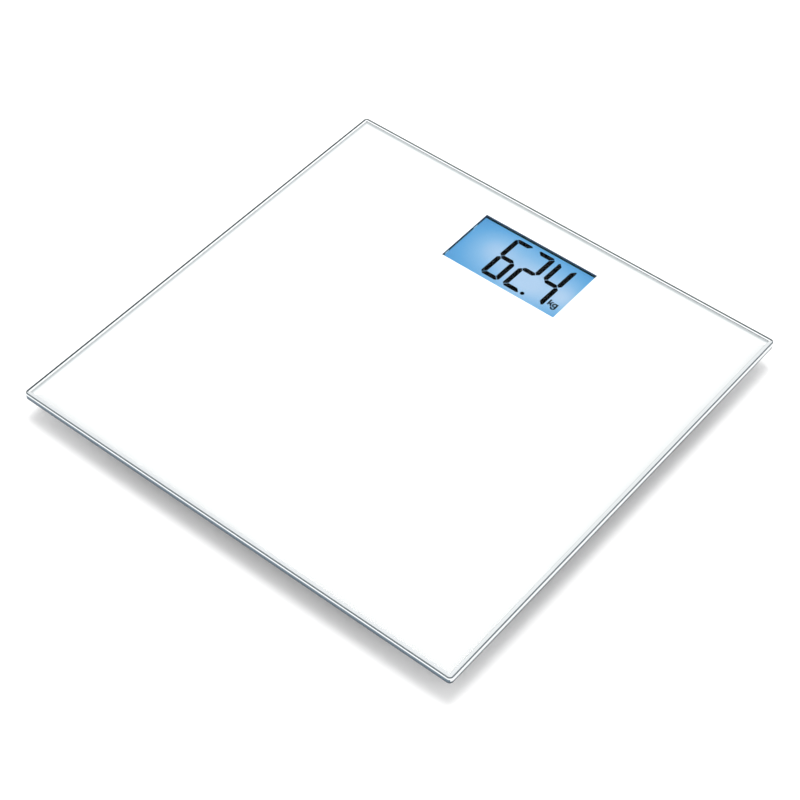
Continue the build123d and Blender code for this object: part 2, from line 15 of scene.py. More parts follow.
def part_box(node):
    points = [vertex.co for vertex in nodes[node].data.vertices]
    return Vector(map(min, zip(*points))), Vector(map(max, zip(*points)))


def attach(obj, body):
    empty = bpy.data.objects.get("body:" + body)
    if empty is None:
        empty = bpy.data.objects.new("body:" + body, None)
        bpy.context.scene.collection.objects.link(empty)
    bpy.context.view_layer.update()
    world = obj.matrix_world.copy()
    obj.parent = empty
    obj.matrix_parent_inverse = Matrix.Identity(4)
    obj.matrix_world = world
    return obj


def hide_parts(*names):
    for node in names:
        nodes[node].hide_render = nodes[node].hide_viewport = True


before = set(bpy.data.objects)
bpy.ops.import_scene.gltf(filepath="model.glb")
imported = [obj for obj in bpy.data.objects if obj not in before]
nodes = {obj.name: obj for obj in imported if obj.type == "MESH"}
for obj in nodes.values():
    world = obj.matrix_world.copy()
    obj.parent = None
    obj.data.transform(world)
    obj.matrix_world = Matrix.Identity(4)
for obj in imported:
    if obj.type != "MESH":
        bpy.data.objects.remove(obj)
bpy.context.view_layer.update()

——————

Restate the listing exactly, starting at its first line and ending at the line where "for node in" occurs; include both and no other lines.

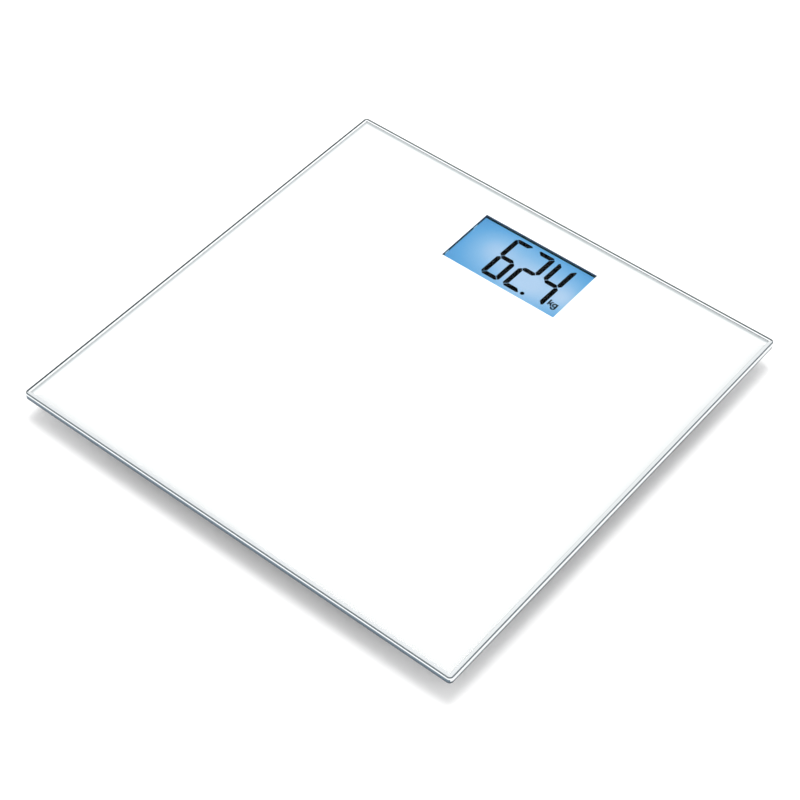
Continue the build123d and Blender code for this object: part 2, from line 15 of scene.py. More parts follow.
def part_box(node):
    points = [vertex.co for vertex in nodes[node].data.vertices]
    return Vector(map(min, zip(*points))), Vector(map(max, zip(*points)))


def attach(obj, body):
    empty = bpy.data.objects.get("body:" + body)
    if empty is None:
        empty = bpy.data.objects.new("body:" + body, None)
        bpy.context.scene.collection.objects.link(empty)
    bpy.context.view_layer.update()
    world = obj.matrix_world.copy()
    obj.parent = empty
    obj.matrix_parent_inverse = Matrix.Identity(4)
    obj.matrix_world = world
    return obj


def hide_parts(*names):
    for node in names:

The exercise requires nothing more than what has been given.